I hope our explanation can reduce your confusion.

2024-08-14

Dear Area Chairs and Reviewers,

Thank you for your thoughtful feedback on our manuscript. We greatly appreciate the insights and recommendations provided, and we are committed to improving our paper in the final version. We would like to outline our planned revisions based on your comments:

We will try our best to thoroughly check the paper for any typos, ensuring the text is clear and polished.
We will include a summary table in the appendix to facilitate a more intuitive understanding of the key contributions of our work for the readers.
We will integrate the reviewers' suggestions and discussions into the appropriate sections of the paper to enhance its readability and clarity. Furthermore, we believe that the analytical framework proposed in our paper can provide deeper insights into the stability and generalization theory, and it holds significant potential for various downstream applications. As discussed with the reviewers, we would like to emphasize that there are currently several studies based on [Klochkov and Zhivotovskiy, 2021] addressing different problems, such as differentially private models [Kang et al., 2022, Theorem 1] and pairwise learning [Lei et al., 2021, Theorem 9]. These studies also utilize the smoothness assumption in their optimization analysis. However, since they rely on the framework established in [Klochkov and Zhivotovskiy, 2021] for the generalization aspect of their research, they can only achieve an $O(1/n)$ bound at most. In contrast, our method allows for $O(1/n^2)$ bounds without altering the assumptions. We respectfully hope that you consider the innovation and contributions of our paper when making your decision.
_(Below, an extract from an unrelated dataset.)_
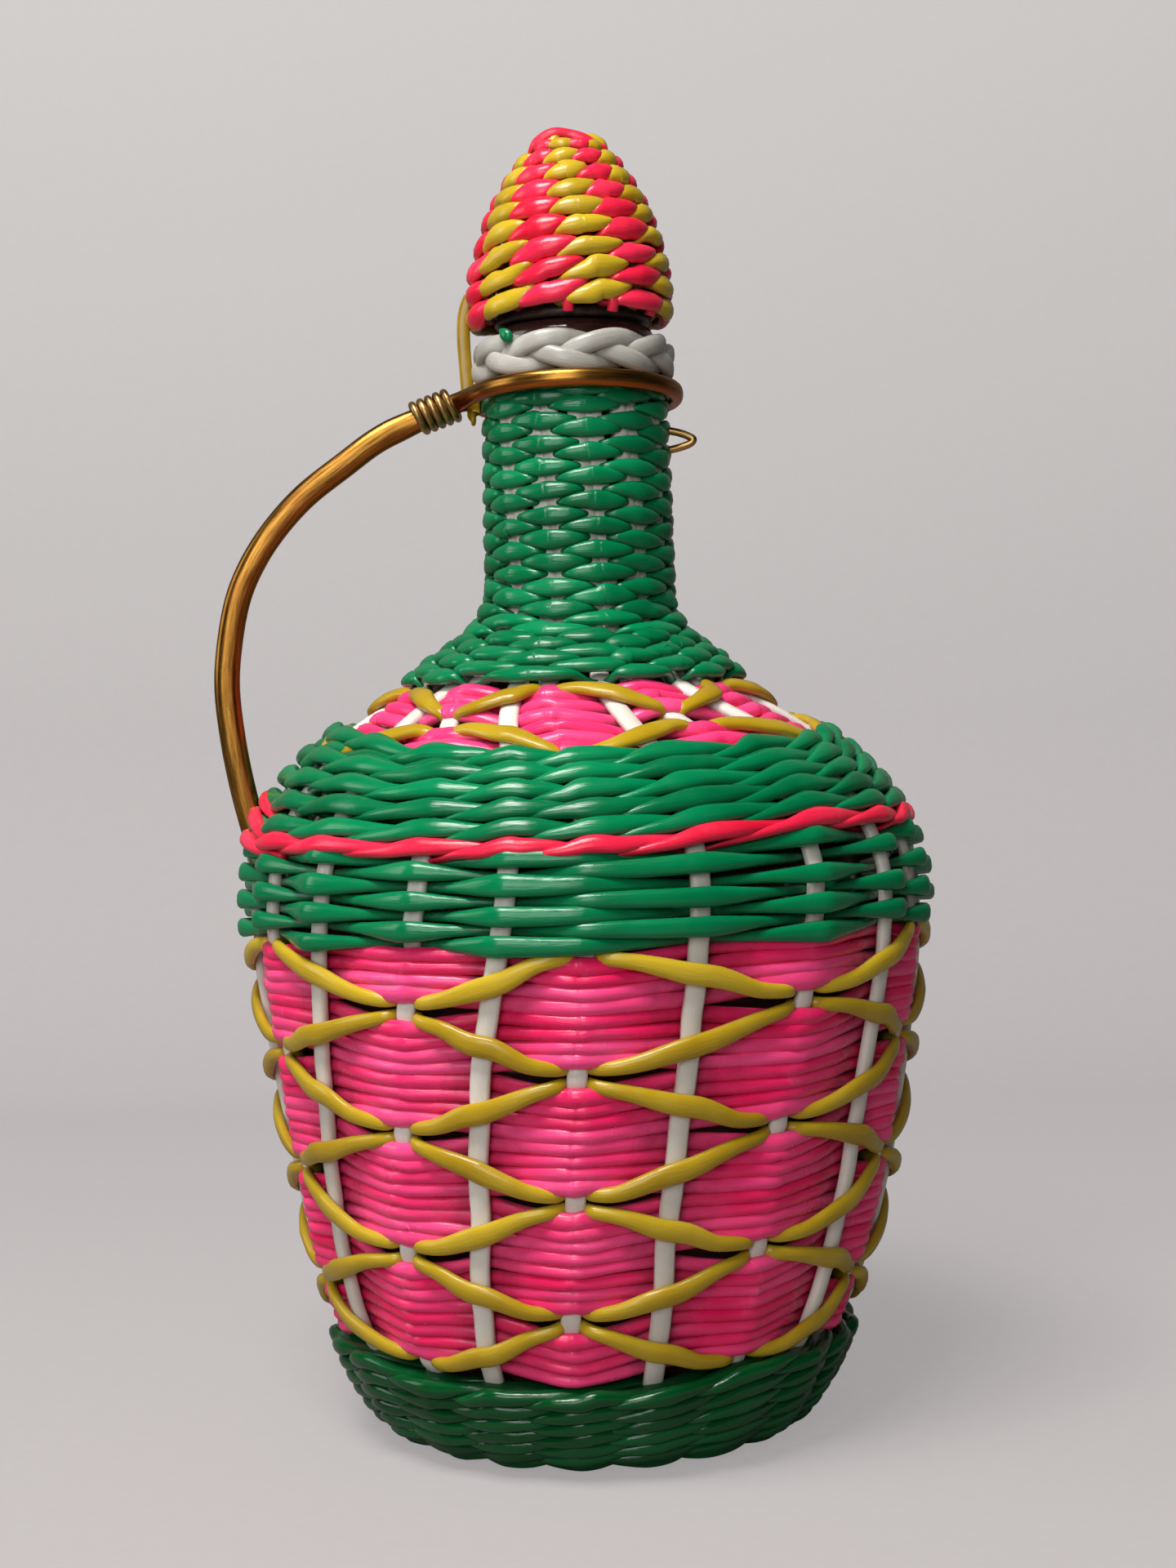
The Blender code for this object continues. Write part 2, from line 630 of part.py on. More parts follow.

Thank you once again for your valuable comments and for the opportunity to improve our manuscript. We look forward to your positive consideration.

Best regards,

Authors

Reference

Yegor Klochkov, and Nikita Zhivotovskiy. Stability and Deviation Optimal Risk Bounds with Convergence Rate $O(1/n)$ . NeurIPS 2021.

Yunwen Lei, Mingrui Liu, and Yiming Ying. Generalization guarantee of SGD for pairwise learning. NeurIPS 2021.

Yilin Kang, et al. Sharper Utility Bounds for Differentially Private Models: Smooth and Non-smooth. CIKM 2022.

最终决定Reject

2024-09-25

This paper considers high probability excess risk bounds and demonstrate that $O(1/n^2)$ rate is achievable. The setting they consider assumes strong convexity, smoothness and Lipschitzness, while algorithms are empirical risk minimization, projected gradient descent and SGD. Authors show that sharper bounds without any dependence on d are possible for these frameworks.

This paper was reviewed by four expert reviewers and received the following Scores/Confidence: 5/4, 5/3, 5/3, 5/3. I think paper is studying an interesting topic but authors are not able to convince the reviewers sufficiently well about the phenomena they are trying to explain. The following concerns were brought up by the reviewers:

Poor writing/presentation and many typos make the paper seem rushed.
Motivation of certain contributions are not clear.
Inconsistent statements, see reviewers VeaT and Xifq's remarks.

No reviewers championed the paper and they are not particularly excited about the paper. I think majority of the concerns can be addressed but that would require significant revision and another set of reviews. As such, based on the reviewers' suggestion, as well as my own assessment of the paper, I recommend not including this paper to the NeurIPS 2024 program.